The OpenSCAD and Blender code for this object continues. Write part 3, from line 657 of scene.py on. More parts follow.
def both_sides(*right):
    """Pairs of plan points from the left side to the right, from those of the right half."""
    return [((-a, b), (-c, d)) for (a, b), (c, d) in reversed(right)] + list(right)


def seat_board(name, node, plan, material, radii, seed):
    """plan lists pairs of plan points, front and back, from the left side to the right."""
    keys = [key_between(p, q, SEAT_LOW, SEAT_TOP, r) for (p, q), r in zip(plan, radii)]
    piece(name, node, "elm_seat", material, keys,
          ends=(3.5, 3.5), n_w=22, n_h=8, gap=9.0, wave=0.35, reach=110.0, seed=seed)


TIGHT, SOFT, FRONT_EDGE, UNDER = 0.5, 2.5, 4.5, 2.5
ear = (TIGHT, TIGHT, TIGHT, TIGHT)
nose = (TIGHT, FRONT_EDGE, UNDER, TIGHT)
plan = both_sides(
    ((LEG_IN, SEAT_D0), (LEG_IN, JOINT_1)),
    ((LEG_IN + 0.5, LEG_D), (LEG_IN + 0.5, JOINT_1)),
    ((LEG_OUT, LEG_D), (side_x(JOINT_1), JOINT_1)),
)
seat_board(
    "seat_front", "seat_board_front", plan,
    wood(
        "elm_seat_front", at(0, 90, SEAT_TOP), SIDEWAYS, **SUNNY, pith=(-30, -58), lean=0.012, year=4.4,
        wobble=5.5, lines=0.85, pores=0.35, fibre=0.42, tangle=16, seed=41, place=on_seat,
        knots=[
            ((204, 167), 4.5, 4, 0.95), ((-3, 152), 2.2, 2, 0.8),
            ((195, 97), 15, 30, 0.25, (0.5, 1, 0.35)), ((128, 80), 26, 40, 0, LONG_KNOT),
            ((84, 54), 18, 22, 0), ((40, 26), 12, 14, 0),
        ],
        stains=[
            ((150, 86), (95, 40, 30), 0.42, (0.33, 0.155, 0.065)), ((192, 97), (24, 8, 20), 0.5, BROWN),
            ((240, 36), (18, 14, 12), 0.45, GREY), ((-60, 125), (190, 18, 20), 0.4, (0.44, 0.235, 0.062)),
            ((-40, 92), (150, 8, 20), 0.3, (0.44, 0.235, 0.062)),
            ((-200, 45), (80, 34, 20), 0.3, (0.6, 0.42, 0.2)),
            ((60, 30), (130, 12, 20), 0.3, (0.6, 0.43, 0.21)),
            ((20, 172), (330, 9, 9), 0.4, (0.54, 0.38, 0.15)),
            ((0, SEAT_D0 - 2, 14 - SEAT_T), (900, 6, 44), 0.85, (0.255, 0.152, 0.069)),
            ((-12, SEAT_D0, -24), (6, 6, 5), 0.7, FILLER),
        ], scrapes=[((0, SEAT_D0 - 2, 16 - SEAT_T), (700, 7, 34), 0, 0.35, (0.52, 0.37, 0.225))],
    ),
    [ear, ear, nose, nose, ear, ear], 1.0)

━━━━

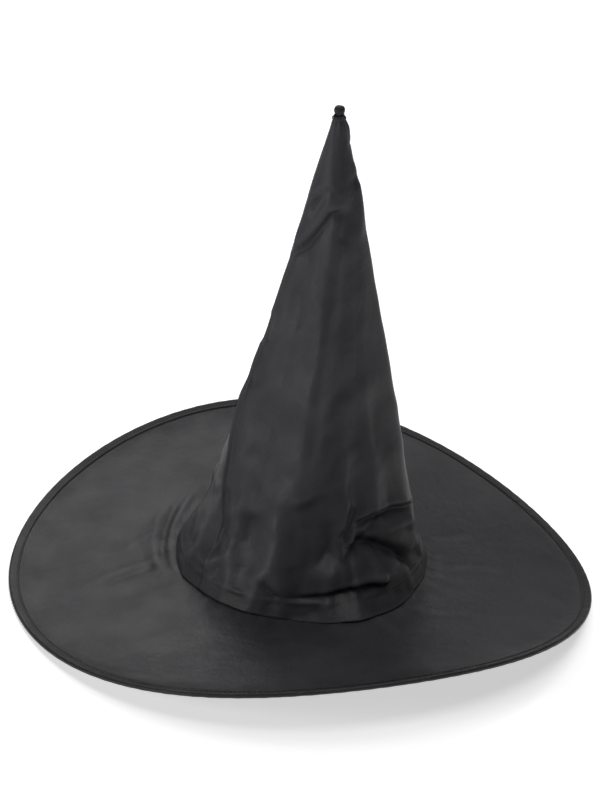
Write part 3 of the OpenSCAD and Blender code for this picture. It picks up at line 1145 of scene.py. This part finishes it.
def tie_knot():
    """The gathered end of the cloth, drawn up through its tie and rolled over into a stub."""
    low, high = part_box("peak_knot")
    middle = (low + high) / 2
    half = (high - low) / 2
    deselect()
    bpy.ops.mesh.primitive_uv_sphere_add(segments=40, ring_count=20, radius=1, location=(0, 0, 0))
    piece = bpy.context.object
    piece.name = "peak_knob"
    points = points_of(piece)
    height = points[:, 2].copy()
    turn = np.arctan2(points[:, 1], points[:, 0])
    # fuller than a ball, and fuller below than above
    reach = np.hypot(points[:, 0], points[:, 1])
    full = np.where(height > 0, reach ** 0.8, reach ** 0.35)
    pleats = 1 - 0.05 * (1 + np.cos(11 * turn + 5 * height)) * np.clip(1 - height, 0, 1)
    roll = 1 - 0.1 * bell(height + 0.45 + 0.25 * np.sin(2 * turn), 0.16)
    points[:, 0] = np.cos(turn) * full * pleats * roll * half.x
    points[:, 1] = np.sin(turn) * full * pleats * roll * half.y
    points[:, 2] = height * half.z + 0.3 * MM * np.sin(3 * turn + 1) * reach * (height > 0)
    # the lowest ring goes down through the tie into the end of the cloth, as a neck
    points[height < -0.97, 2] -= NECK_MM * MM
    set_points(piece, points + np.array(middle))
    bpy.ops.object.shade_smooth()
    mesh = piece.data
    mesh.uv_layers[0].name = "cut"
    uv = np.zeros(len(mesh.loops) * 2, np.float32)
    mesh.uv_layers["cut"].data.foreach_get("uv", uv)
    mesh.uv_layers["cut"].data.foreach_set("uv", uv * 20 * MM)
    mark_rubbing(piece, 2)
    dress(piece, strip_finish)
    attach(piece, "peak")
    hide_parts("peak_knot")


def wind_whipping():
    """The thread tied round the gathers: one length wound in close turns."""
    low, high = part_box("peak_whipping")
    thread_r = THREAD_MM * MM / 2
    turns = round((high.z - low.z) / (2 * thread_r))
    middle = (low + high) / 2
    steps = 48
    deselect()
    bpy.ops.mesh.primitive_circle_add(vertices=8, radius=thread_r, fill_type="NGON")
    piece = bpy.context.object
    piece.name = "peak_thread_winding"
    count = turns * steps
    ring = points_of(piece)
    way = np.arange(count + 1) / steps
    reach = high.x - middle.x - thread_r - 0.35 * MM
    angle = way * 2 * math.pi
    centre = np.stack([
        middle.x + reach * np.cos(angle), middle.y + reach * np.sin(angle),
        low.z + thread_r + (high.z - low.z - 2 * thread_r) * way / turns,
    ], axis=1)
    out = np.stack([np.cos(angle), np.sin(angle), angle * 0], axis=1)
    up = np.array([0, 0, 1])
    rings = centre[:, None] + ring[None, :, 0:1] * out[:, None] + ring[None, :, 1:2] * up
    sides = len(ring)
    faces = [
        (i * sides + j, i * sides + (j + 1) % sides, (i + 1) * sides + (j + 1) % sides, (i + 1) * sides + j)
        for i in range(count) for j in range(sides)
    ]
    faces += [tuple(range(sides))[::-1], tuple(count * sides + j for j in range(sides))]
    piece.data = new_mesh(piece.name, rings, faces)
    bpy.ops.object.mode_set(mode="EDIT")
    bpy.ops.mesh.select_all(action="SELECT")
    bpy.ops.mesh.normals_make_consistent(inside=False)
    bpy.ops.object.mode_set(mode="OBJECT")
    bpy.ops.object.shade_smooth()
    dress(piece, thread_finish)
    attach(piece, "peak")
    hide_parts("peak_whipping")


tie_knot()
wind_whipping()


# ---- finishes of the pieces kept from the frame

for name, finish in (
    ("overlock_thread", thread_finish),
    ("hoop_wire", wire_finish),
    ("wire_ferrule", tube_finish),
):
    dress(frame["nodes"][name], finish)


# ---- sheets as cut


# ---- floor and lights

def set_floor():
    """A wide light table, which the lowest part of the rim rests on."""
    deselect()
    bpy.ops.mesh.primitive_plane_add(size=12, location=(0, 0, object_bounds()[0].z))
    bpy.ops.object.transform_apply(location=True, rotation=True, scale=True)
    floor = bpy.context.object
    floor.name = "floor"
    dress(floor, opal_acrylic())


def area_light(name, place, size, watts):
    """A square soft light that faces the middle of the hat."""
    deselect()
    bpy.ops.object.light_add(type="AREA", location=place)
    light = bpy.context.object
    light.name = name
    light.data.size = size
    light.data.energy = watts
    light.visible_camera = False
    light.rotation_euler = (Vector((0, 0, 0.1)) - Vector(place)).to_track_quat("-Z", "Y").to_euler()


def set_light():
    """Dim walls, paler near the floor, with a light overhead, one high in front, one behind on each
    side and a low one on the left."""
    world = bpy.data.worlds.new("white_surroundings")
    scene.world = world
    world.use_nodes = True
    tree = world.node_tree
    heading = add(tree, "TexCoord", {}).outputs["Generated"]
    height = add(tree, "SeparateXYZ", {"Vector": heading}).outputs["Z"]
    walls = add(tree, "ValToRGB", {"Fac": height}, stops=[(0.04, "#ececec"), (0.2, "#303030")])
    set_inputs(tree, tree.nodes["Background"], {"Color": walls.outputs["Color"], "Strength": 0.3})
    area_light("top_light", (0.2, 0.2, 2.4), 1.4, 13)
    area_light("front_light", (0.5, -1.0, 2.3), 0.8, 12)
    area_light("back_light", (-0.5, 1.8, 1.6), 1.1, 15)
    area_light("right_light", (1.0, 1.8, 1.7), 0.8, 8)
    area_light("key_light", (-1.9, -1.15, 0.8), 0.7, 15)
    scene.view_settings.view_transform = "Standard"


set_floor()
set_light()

━━━━

*EXERCISE DETAILS*:
Go through the records. Copy each line where "scene" appears.

*REPLY*:
The OpenSCAD and Blender code for this object continues. Write part 3, from line 657 of scene.py on. More parts follow.
Write part 3 of the OpenSCAD and Blender code for this picture. It picks up at line 1145 of scene.py. This part finishes it.
    scene.world = world
    scene.view_settings.view_transform = "Standard"